*Short problem*. From the line containing "board.data.materials.append(material)" through the line containing "cad_parts[node].hide_render = cad_parts[node].hide_viewport", retype each line exactly; include both end lines and nothing beyond them.

*Material provided*.
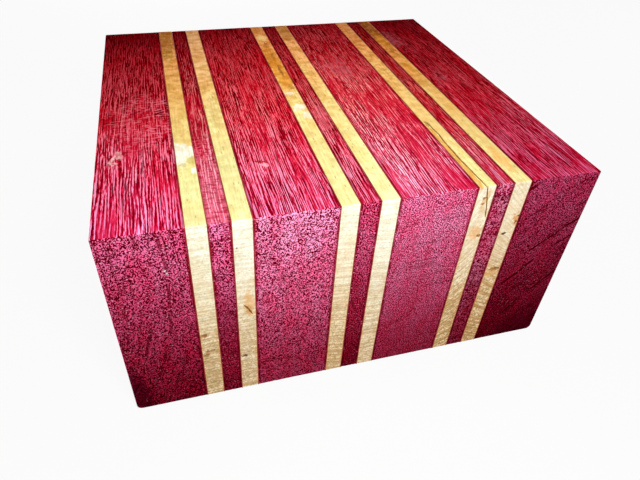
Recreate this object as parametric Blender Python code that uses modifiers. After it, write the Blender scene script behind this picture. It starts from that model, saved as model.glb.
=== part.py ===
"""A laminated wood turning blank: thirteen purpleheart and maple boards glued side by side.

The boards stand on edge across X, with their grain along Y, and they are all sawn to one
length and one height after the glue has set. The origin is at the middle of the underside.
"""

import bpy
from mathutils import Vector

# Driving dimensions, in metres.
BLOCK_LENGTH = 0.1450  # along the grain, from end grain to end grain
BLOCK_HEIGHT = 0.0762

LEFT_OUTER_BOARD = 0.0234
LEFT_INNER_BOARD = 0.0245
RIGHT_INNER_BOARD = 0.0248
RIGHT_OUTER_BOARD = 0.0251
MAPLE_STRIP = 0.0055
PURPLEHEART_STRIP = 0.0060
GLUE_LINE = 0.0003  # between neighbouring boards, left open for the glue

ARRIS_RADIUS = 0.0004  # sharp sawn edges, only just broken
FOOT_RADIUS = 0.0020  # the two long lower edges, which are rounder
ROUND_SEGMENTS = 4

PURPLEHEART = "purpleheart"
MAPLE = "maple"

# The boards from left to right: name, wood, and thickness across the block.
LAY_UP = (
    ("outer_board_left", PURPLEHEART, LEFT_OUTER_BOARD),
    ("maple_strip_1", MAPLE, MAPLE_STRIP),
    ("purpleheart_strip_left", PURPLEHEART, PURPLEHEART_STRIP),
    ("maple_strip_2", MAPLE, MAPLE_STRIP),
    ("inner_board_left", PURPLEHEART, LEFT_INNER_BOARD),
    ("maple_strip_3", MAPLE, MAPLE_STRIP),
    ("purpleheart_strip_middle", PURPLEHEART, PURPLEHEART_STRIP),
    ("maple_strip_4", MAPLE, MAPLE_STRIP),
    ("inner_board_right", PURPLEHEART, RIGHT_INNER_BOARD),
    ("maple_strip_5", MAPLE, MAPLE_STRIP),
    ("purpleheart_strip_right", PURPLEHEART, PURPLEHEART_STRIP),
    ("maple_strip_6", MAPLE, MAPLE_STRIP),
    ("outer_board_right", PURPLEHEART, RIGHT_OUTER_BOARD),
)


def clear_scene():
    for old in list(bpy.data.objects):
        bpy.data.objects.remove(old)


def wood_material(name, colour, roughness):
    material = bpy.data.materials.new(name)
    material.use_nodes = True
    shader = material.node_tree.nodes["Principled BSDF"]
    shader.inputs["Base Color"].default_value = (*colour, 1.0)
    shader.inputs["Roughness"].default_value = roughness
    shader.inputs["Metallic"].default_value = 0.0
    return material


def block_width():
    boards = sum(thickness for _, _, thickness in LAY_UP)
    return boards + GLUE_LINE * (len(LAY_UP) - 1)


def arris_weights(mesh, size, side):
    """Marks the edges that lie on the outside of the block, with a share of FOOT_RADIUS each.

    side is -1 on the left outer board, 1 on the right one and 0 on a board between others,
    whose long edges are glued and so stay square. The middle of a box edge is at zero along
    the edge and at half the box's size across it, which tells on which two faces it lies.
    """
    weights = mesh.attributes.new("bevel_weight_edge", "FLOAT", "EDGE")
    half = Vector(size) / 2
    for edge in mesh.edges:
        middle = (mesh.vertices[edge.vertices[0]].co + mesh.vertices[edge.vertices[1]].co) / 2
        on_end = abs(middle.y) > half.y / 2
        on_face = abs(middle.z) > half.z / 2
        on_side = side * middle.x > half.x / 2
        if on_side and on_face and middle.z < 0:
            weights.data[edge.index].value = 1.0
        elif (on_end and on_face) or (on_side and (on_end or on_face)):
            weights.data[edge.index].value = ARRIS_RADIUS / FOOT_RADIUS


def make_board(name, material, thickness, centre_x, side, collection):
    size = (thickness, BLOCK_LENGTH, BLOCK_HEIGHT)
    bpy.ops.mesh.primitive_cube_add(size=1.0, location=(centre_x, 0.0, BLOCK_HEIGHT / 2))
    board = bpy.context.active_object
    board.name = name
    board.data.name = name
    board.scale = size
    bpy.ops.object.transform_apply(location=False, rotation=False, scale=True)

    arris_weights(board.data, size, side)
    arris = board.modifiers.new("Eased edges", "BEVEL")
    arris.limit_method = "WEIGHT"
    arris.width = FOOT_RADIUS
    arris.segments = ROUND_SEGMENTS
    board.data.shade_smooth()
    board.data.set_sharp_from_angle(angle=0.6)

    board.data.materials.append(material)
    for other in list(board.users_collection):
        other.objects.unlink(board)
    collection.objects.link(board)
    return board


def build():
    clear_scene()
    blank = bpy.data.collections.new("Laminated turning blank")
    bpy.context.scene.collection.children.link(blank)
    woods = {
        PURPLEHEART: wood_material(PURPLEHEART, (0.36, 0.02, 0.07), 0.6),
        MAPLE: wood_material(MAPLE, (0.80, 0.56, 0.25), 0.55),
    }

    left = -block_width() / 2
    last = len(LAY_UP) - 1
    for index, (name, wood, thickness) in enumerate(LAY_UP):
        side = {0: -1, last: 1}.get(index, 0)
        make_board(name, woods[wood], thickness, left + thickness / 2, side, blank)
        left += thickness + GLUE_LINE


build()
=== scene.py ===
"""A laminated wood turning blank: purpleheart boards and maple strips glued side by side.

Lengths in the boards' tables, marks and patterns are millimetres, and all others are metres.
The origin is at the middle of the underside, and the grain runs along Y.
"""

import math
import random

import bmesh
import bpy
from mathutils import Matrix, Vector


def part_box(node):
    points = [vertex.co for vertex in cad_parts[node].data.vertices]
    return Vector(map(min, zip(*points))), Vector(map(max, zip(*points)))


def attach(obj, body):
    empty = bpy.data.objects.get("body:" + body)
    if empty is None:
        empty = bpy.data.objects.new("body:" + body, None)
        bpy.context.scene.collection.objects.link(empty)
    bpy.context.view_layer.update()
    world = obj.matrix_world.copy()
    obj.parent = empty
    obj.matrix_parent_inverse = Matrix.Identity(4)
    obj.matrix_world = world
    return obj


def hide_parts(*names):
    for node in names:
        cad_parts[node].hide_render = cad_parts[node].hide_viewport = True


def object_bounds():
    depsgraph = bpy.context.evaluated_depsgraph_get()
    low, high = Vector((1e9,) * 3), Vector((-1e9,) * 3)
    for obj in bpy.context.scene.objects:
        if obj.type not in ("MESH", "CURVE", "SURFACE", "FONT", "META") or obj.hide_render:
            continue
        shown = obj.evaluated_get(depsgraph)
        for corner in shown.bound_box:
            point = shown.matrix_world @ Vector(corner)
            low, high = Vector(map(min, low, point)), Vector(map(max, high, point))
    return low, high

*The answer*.
    board.data.materials.append(material)
    for other in list(board.users_collection):
        other.objects.unlink(board)
    collection.objects.link(board)
    return board


def build():
    clear_scene()
    blank = bpy.data.collections.new("Laminated turning blank")
    bpy.context.scene.collection.children.link(blank)
    woods = {
        PURPLEHEART: wood_material(PURPLEHEART, (0.36, 0.02, 0.07), 0.6),
        MAPLE: wood_material(MAPLE, (0.80, 0.56, 0.25), 0.55),
    }

    left = -block_width() / 2
    last = len(LAY_UP) - 1
    for index, (name, wood, thickness) in enumerate(LAY_UP):
        side = {0: -1, last: 1}.get(index, 0)
        make_board(name, woods[wood], thickness, left + thickness / 2, side, blank)
        left += thickness + GLUE_LINE


build()
=== scene.py ===
"""A laminated wood turning blank: purpleheart boards and maple strips glued side by side.

Lengths in the boards' tables, marks and patterns are millimetres, and all others are metres.
The origin is at the middle of the underside, and the grain runs along Y.
"""

import math
import random

import bmesh
import bpy
from mathutils import Matrix, Vector


def part_box(node):
    points = [vertex.co for vertex in cad_parts[node].data.vertices]
    return Vector(map(min, zip(*points))), Vector(map(max, zip(*points)))


def attach(obj, body):
    empty = bpy.data.objects.get("body:" + body)
    if empty is None:
        empty = bpy.data.objects.new("body:" + body, None)
        bpy.context.scene.collection.objects.link(empty)
    bpy.context.view_layer.update()
    world = obj.matrix_world.copy()
    obj.parent = empty
    obj.matrix_parent_inverse = Matrix.Identity(4)
    obj.matrix_world = world
    return obj


def hide_parts(*names):
    for node in names:
        cad_parts[node].hide_render = cad_parts[node].hide_viewport = True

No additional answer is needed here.